NIH https://nih.gov awarded Cleveland Clinic https://www.clevelandclinic.org $14.2 million for Atrial Fibrillation (AF) research. The 5 year award will support 4 projects aimed at improving and finding new treatments for patients with AF which is the most common heart rhythm abnormality.
There are more than 6 million in the U.S. living with AF, an irregular rhythm in the heart’s upper chambers. That number is expected to rise to 12.1 million by 2030. When untreated, AF doubles the risk of heart related death and increases the chance of a stroke five-fold.
Mina Chung, M.D. in the Cleveland Clinic’s Department of Cardiovascular Medicine in the Heart, Vascular, and Thoracic Institute, and the Department of Cardiovascular and Metabolic Sciences in the Lerner Research Institute said, “This grant will help to translate genomic discoveries in the lab to provide novel therapeutics for patients.”

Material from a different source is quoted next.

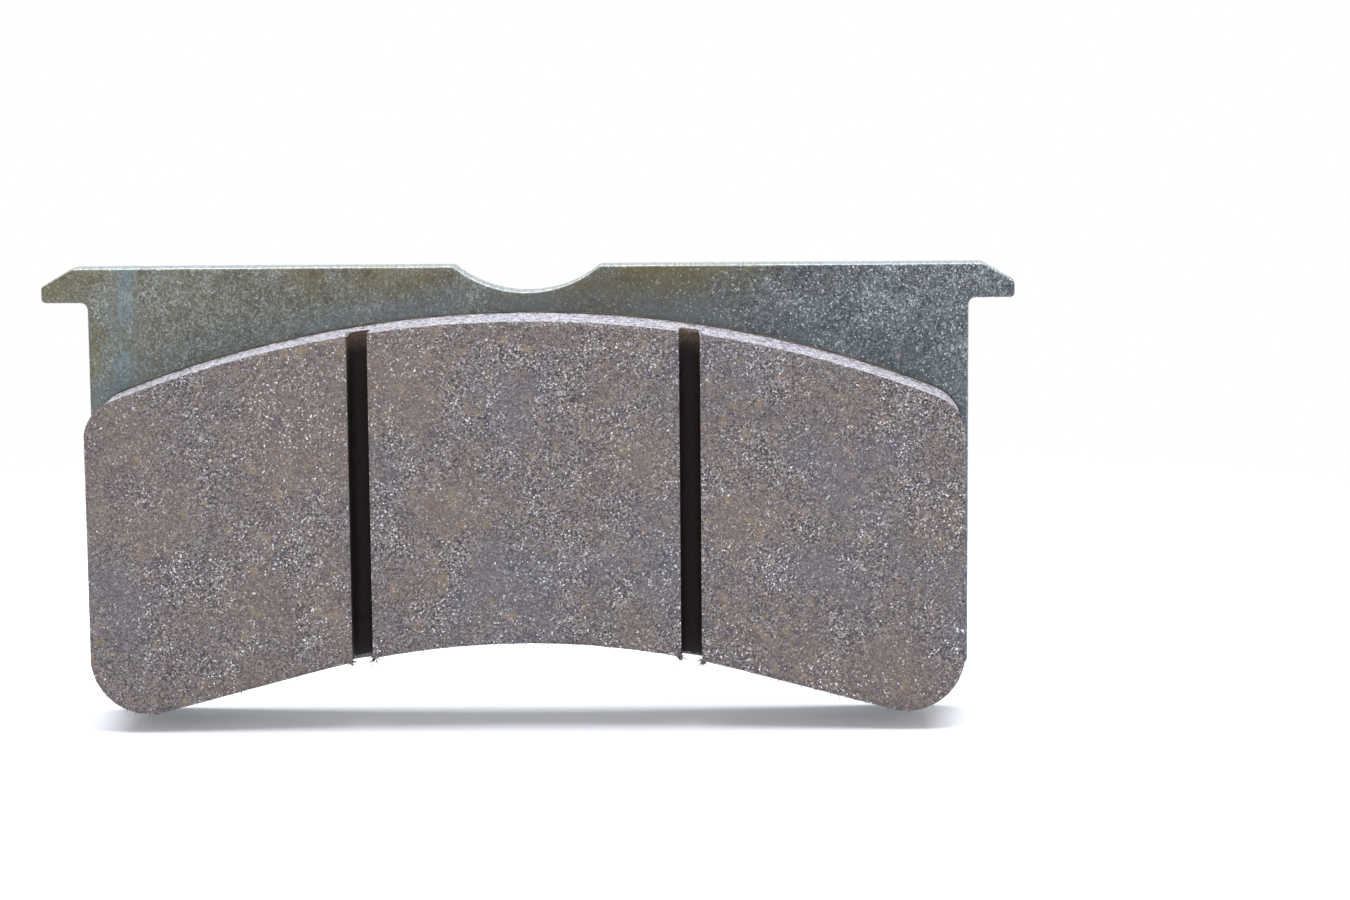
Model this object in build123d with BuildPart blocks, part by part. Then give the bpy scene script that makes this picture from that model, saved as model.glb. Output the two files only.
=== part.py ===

Dr. Chung and a multidisciplinary team aim to identify genomic and molecular mechanisms underlying AF to better understand the physiologic processes associated with development of the disease and progression. The researchers will work to identify causal genes associated with AF and investigate disease mechanisms to find therapeutic targets and identify potential new drugs.
As part of the project, researchers will leverage biorepository samples, engineered heart tissues, and experimental models of spontaneous AF, to examine the role of common genetic variants, obesity, diet and the gut microbiome.
The researchers will also use novel artificial intelligence-based algorithms to find and test existing drugs that can be repurposed for AF and then develop a pipeline for testing these drugs.